● JOB
Find and copy each line of the records where the string "scene" shows up.
[start of SUPPLIED MATERIAL]
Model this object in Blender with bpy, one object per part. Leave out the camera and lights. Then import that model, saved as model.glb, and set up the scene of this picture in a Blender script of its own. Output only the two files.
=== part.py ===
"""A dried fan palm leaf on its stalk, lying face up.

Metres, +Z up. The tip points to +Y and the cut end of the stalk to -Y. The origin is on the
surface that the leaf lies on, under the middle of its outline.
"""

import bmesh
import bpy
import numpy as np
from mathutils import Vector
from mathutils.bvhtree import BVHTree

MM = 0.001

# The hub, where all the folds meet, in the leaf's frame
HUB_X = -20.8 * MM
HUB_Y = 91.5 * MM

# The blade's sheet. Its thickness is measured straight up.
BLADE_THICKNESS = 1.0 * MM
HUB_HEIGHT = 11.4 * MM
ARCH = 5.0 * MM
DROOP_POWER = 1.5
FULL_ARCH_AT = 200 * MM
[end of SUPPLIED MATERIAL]
[start of SUPPLIED MATERIAL]
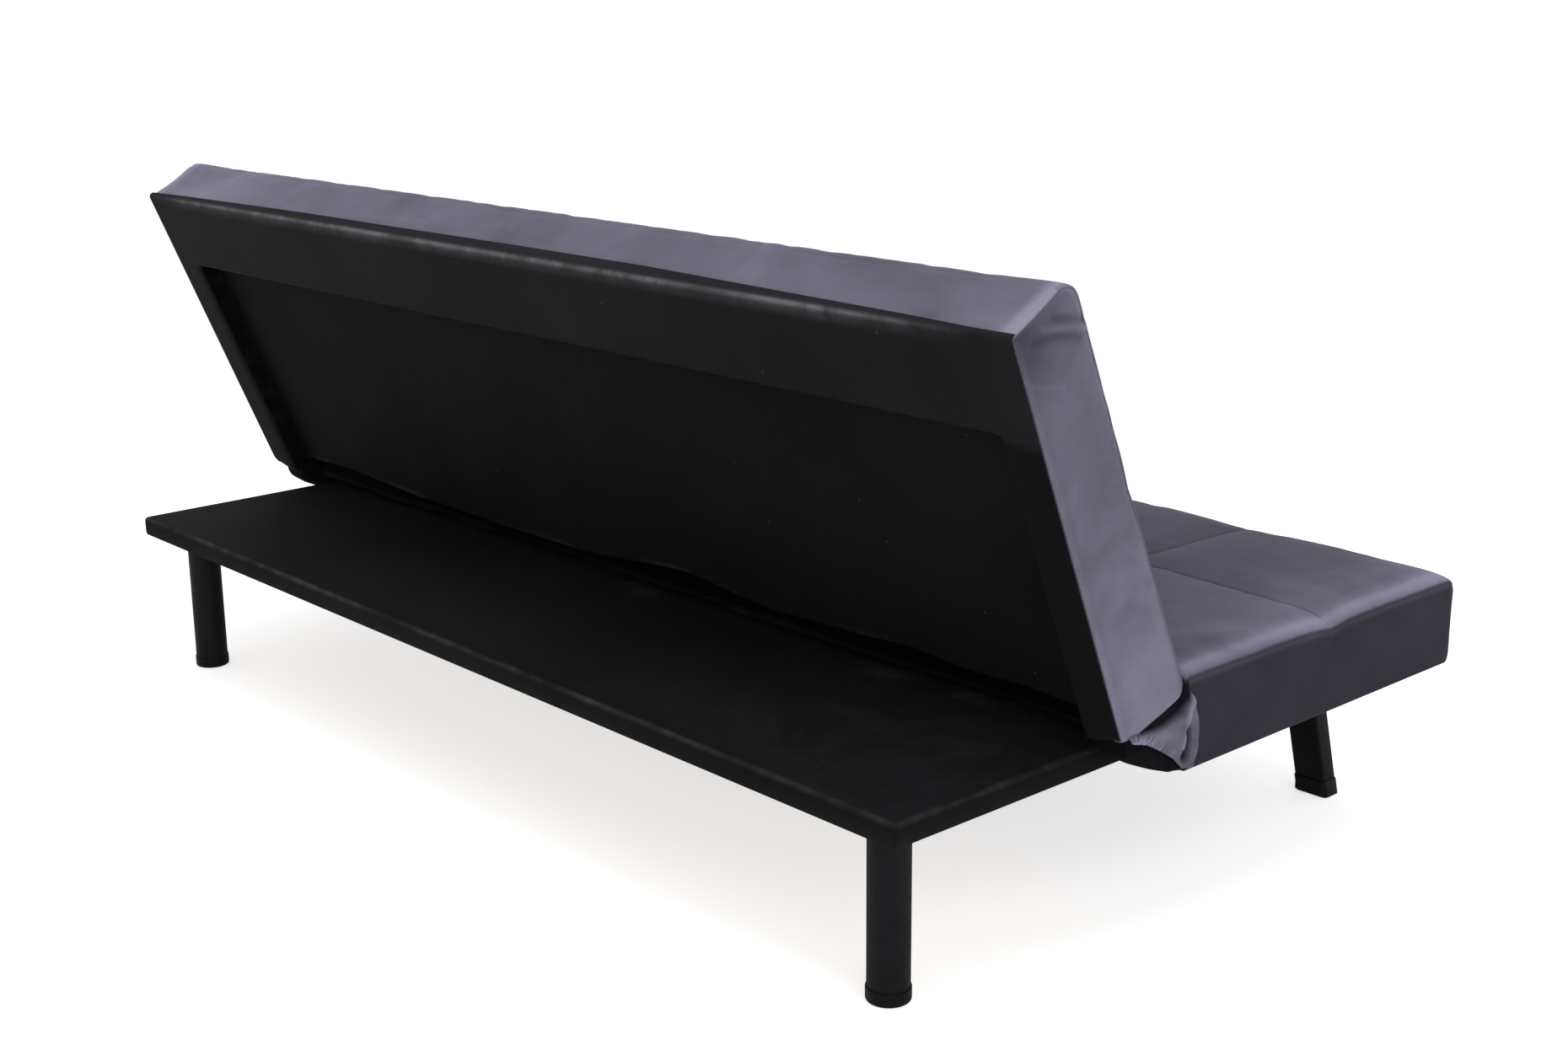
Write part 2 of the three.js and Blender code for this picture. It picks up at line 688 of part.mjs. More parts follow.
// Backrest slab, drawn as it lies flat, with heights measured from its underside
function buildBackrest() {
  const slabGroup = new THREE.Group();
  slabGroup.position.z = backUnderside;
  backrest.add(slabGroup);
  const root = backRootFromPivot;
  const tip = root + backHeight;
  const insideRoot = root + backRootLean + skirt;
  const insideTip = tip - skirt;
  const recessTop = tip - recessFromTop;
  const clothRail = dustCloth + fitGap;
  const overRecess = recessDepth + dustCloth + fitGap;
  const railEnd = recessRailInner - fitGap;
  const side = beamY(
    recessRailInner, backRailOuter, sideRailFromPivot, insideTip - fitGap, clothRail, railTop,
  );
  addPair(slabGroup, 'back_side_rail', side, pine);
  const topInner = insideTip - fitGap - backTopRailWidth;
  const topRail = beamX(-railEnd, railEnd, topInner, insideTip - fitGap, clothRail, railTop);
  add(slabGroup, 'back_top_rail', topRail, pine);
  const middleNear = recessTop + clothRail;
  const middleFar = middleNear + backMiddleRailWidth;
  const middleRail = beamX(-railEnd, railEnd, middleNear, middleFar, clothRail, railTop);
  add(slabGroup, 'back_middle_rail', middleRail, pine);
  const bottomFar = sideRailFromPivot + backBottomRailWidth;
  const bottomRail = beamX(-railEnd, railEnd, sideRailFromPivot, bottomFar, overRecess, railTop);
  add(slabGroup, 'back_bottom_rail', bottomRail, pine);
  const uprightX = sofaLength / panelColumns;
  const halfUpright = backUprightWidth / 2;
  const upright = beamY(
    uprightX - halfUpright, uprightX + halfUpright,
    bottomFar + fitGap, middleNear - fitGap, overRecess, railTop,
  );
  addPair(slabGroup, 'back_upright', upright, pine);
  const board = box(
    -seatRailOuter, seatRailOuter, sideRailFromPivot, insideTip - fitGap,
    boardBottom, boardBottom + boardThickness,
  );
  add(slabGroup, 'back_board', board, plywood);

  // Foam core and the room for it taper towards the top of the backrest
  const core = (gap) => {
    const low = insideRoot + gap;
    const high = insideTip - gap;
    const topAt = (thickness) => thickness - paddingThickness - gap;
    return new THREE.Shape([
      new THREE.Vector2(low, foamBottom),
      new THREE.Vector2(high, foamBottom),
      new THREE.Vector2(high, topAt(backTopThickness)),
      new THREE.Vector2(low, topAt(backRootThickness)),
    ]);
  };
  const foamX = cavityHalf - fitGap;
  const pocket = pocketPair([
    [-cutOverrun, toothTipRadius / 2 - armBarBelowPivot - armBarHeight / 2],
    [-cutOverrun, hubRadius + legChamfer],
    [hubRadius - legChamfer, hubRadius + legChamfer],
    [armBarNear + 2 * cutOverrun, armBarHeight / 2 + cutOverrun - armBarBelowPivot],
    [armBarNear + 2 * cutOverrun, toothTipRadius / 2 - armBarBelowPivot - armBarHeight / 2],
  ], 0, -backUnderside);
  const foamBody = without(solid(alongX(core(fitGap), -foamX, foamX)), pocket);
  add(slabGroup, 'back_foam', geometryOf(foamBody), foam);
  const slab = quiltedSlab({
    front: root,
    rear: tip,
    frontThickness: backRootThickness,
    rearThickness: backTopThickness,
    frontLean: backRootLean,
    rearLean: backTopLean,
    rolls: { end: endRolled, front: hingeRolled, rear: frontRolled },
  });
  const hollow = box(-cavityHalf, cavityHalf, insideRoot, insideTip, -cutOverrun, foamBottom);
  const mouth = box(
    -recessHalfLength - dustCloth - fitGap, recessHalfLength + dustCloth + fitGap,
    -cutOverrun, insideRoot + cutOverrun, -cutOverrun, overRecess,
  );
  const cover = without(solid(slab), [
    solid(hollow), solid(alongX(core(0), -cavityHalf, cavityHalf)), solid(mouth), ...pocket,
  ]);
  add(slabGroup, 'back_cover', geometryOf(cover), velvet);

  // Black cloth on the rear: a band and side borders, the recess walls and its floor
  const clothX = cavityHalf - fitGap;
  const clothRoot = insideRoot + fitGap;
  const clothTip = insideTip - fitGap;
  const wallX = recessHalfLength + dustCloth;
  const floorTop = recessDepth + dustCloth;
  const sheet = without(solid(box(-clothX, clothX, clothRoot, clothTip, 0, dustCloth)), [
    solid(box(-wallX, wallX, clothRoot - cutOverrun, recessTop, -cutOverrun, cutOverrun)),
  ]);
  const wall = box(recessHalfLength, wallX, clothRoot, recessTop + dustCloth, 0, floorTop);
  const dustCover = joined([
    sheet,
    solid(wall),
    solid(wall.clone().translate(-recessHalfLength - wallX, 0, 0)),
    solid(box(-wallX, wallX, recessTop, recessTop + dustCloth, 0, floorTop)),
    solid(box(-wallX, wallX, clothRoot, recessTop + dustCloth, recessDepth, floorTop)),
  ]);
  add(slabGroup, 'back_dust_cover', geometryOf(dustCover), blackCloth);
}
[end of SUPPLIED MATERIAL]
[start of SUPPLIED MATERIAL]
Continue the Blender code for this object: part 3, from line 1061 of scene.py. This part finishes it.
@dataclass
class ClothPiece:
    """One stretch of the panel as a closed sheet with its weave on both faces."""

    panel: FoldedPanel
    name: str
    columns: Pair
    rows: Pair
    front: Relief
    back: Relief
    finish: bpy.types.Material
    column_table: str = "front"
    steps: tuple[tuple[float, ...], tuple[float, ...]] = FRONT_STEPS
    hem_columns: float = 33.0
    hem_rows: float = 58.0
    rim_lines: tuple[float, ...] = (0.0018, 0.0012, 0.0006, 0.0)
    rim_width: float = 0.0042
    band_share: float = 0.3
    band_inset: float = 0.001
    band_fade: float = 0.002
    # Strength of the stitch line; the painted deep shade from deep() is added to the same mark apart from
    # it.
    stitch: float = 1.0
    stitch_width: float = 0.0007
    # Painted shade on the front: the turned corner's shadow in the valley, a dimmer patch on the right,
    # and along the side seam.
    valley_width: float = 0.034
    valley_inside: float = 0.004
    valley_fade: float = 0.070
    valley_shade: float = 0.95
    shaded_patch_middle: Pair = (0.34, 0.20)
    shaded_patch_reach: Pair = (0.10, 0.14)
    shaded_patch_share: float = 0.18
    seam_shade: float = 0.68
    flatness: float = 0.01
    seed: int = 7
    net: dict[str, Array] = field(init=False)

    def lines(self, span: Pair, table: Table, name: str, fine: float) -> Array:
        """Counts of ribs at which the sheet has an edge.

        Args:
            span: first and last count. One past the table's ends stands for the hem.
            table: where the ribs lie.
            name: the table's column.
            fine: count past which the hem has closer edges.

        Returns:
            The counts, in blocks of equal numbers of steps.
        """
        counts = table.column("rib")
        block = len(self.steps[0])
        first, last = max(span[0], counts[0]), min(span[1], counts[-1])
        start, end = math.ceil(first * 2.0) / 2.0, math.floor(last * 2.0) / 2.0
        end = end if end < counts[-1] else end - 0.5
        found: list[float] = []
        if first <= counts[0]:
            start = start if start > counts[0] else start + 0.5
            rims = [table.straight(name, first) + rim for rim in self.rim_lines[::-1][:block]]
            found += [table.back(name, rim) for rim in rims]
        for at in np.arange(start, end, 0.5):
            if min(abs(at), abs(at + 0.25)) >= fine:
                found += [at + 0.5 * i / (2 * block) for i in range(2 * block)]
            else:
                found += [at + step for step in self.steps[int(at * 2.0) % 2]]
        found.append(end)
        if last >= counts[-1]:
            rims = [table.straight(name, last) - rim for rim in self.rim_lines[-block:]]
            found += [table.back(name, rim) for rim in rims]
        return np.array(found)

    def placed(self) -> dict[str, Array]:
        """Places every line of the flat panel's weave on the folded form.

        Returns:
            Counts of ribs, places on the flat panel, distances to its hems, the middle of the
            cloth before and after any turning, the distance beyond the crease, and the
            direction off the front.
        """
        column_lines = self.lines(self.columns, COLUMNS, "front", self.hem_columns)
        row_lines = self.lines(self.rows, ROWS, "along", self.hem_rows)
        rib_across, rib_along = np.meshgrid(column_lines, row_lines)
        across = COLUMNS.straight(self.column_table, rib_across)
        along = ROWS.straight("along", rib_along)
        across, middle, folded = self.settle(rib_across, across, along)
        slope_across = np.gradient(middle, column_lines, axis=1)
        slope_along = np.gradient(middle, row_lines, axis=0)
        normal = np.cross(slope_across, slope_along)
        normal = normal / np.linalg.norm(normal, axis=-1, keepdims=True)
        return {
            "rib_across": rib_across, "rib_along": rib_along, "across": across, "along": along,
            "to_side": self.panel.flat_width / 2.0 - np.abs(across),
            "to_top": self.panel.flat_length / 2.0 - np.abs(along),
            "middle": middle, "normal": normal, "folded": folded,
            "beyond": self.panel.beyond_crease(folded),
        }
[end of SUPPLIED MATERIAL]
● THE REPLY
Model this object in Blender with bpy, one object per part. Leave out the camera and lights. Then import that model, saved as model.glb, and set up the scene of this picture in a Blender script of its own. Output only the two files.
Continue the Blender code for this object: part 3, from line 1061 of scene.py. This part finishes it.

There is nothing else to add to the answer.